Homme insaisissable, attiré par tous les secteurs de l’activité humaine, Diderot était un glouton absolu, glouton de savoir, de femmes, de vie… Il a laissé une œuvre protéiforme qui a exploré tous les genres : poésie, roman, théâtre, philosophie, correspondance, critique d’art… Colas Duflo, nous emmène sur ses traces, avec ce livre composé de 11 chapitres ordonnés en trois parties qui sont autant de petits essais qu’on peut lire séparément. D’ailleurs, certains d’entre eux ont paru dans une première version sous forme d’articles. Ils s’enchainent harmonieusement ici, conçus autour des écrits de Diderot lui-même (publiés de son vivant ou après sa mort) ou consacrés à des thèmes. Colas mêle les textes de Diderot aux enseignements qu’il en tire. On se régalera à cet égard des passages évoquant l’écriture sous la censure, jamais facile à mener à bien, puisqu’il faut s’adresser « à un lecteur capable de déchiffrer ce qui n’est pas dit, de lire un texte à un double niveau » : une « technique » que Diderot maitrisait à la perfection. On signalera tout particulièrement ses réflexions sur la notion de volonté et celles sur la postérité, autour de ces quelques mots porteurs de sens : « Élargir la vie ». Charles Maurras, en 1913, au moment du bicentenaire de sa naissance, voyait dans son œuvre « le bréviaire de l’anarchie ». Diderot était sans doute trop libre à ses yeux, trop rétif à tout système, trop virevoltant : de quoi rebuter un Maurras ancré dans son conformisme et ses certitudes, mais de quoi séduire et intéresser le lecteur du XXIe siècle, notamment quand il critique la conquête coloniale.

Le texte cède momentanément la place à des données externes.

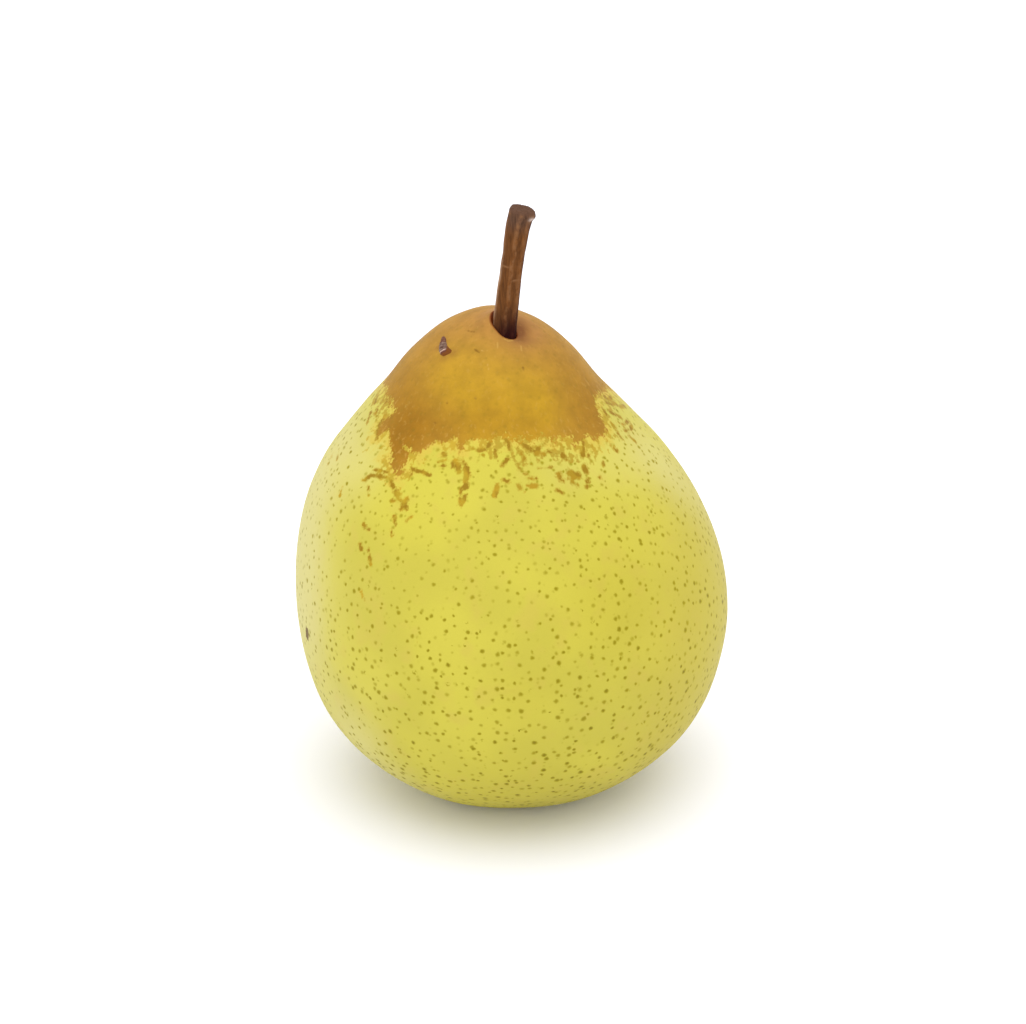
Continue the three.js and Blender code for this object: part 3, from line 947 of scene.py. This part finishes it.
# %% [markdown]
# ## The stalk
# The stalk is woody, ridged lengthwise and cut off at a slant, with a swollen lip on the right
# where it broke from the spur. Its surface is a ridged section carried along a slightly bent
# line. Sharper ridges, hollows between them, rough bark and four small cracks are added to the
# plain form, and the cut end gets rings of its own, so that it can be slightly domed and torn.

# %% The stalk's surface
STALK_SIDES, STALK_RINGS, CUT_RINGS = 160, 300, 26
STALK_BEND, STALK_BEND_POWER = 2.1, 1.33
CUT_FROM, CUT_SLOPE, CUT_SWELLING, CUT_DOME = 0.86, math.radians(6.4), 0.38, 0.35
SHARP_RIDGES = ((-88, 9, 0.15), (-156, 9, 0.14), (-38, 12, 0.09), (60, 14, 0.14), (125, 12, 0.1))
CRACKS = ((0.655, -125, 0.1), (0.565, -62, 0.1), (0.5, 40, 0.12), (0.8, 150, 0.12))


def bell(value, middle, width):
    return np.exp(-(((value - middle) / width) ** 2))


def turned_from(angle, middle):
    """The angle from a direction given in degrees, from -180 to 180 degrees."""
    return (np.degrees(angle) - middle + 180) % 360 - 180


def stalk_line(along):
    """The stalk's middle line: straight along its way, bent to the right with a power of the
    height above the skin."""
    above = along * (STALK_SUNK + STALK_LENGTH) - STALK_SUNK
    bend = STALK_BEND * (np.maximum(0, above) / STALK_LENGTH) ** STALK_BEND_POWER
    return STALK_ROOT + above[..., None] * STALK_WAY + bend[..., None] * STALK_ACROSS


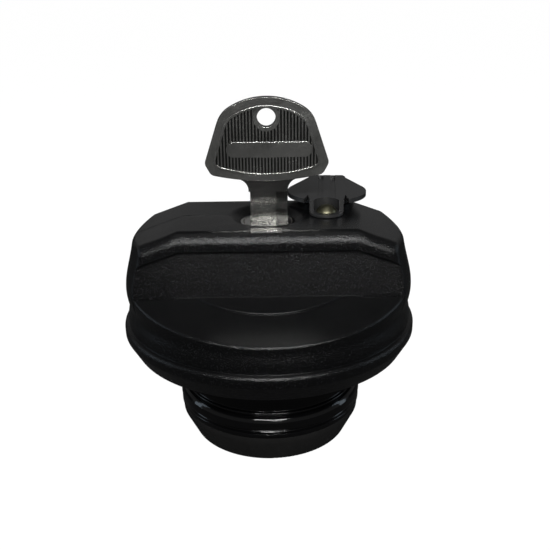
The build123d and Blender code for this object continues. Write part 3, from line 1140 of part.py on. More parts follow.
def main():
    os.makedirs("parts", exist_ok=True)
    export(make_cap_shell(), "cap_shell")
    export(make_lock_housing(), "lock_housing")
    export(make_lock_rotor(), "lock_rotor")
    for number, z in enumerate(wafer_heights(), start=1):
        export(make_wafer(z), f"wafer_{number}")
        export(make_wafer_spring(z), f"wafer_spring_{number}")
    export(make_rotor_clip(), "rotor_clip")
    export(make_drive_cam(), "drive_cam")
    export(make_cam_screw(), "cam_screw")
    export(make_housing_screws(), "housing_screws")
    export(make_key(), "key")
    export(make_dust_cover(), "dust_cover")
    export(make_cover_rivet(), "cover_rivet")
    export(make_locking_bolt(), "locking_bolt")
    export(make_bolt_guide(), "bolt_guide")
    export(make_guide_screws(), "guide_screws")
    export(make_coupling_ring(), "coupling_ring")
    export(make_retaining_ring(), "retaining_ring")
    export(make_inner_closure(), "inner_closure")
    export(make_neck_gasket(), "neck_gasket")
    export(make_seal_ring(), "seal_ring")
    export(make_bottom_cup(), "bottom_cup")
    export(make_pressure_valve(), "pressure_valve")
    export(make_pressure_pad(), "pressure_pad")
    export(make_pressure_spring(), "pressure_spring")
    export(make_vacuum_valve(), "vacuum_valve")
    export(make_vacuum_spring(), "vacuum_spring")
    export(make_valve_cage(), "valve_cage")
    export(make_valve_screws(), "valve_screws")


main()
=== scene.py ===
"""Locking fuel filler cap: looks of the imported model, laid out as a Blender add-on.

Lengths are in metres and angles in degrees unless a comment says otherwise.
"""

import json
import math

import bmesh
import bpy
from mathutils import Matrix, Vector

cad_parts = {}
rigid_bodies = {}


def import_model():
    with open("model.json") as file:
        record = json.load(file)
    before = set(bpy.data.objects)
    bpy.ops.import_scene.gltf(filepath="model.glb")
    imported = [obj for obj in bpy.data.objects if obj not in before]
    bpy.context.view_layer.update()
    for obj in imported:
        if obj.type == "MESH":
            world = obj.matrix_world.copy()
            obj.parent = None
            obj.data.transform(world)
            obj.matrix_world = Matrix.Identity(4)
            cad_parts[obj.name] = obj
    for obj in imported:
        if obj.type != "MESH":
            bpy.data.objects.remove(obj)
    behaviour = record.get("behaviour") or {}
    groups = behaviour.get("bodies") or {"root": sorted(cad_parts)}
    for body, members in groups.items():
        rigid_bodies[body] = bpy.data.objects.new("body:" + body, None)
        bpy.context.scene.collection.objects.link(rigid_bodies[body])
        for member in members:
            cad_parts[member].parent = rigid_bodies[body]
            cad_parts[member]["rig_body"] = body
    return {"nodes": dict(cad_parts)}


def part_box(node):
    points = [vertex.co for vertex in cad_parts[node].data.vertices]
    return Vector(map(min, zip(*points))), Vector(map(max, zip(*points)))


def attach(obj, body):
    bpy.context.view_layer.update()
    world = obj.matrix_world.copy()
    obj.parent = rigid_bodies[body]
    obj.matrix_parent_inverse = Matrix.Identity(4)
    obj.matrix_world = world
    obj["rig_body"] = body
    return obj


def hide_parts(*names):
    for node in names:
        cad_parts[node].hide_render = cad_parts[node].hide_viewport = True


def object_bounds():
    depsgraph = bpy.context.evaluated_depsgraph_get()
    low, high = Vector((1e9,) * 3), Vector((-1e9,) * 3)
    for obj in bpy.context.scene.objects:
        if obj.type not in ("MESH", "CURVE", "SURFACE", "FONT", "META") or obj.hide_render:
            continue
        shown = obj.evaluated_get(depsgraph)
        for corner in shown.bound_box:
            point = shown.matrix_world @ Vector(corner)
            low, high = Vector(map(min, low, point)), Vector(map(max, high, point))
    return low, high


bl_info = {
    "name": "Fuel filler cap",
    "version": (1, 0, 0),
    "blender": (4, 5, 0),
    "location": "View3D > Sidebar > Filler cap",
    "description": "Dresses a locking fuel filler cap with its key and dust cover",
    "category": "Object",
}

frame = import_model()
NODES = frame["nodes"]
CAD_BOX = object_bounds()
SHELL_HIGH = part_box("cap_shell")[1]
MM = 0.001


# ------------------------------------------------------------------ settings
def colour_setting(name, description, default):
    """A base colour among the settings."""
    return bpy.props.FloatVectorProperty(
        name=name, description=description, subtype="COLOR", size=3, min=0, max=1,
        default=default)


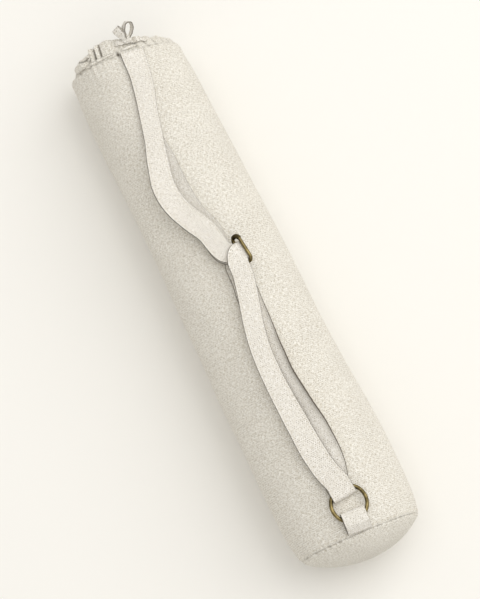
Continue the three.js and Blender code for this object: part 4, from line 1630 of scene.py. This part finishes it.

Noël Delomel

Poésie
Émotions maçonniques
Poèmes maçonniques à l’aune du Yi Jing
De Matéo Simoita
Édilivre 
178 pages – 16,50 €

Émotion, fugacité du temps, impermanence des choses, sensibilité se dégagent de ce bel ensemble où l’influence de la Chine ancienne se mêle à l’univers maçonnique. Matéo Simoita a construit ce recueil en s’appuyant sur les 64 hexagrammes qui composent le Yi Jing, que l’on peut traduire par « Livre des transformations » ouvrage clef de la pensée chinoise. Voilà de quoi aiguiser notre appétit… Le lecteur chemine et s’abandonne au fil des mots et des pages. Il est ici question de voyage, d’amour, d’engagement, de légèreté, aussi… Rarement mise à l’honneur, la poésie se révèle un champ fertile pour l’imaginaire. Matéo Simoita réussit à nous transporter sur d’autres rives. Et puisqu’il est permis de rêver, lisons : 
La musique et les mots seront les premiers temps,
Puis la chair et la poudre doperont l’énergie
Et nos cris rassemblés lanceront aux étoiles
Les accents d’un appel pour plus de vérité.
 
Je rêve d’une fête qui soit plus qu’aujourd’hui ;
Une fête élargie à tous les initiés,
Qui grave dans l’année, son empreinte assurée,
Qui affirme dans le monde notre espérance inouïe.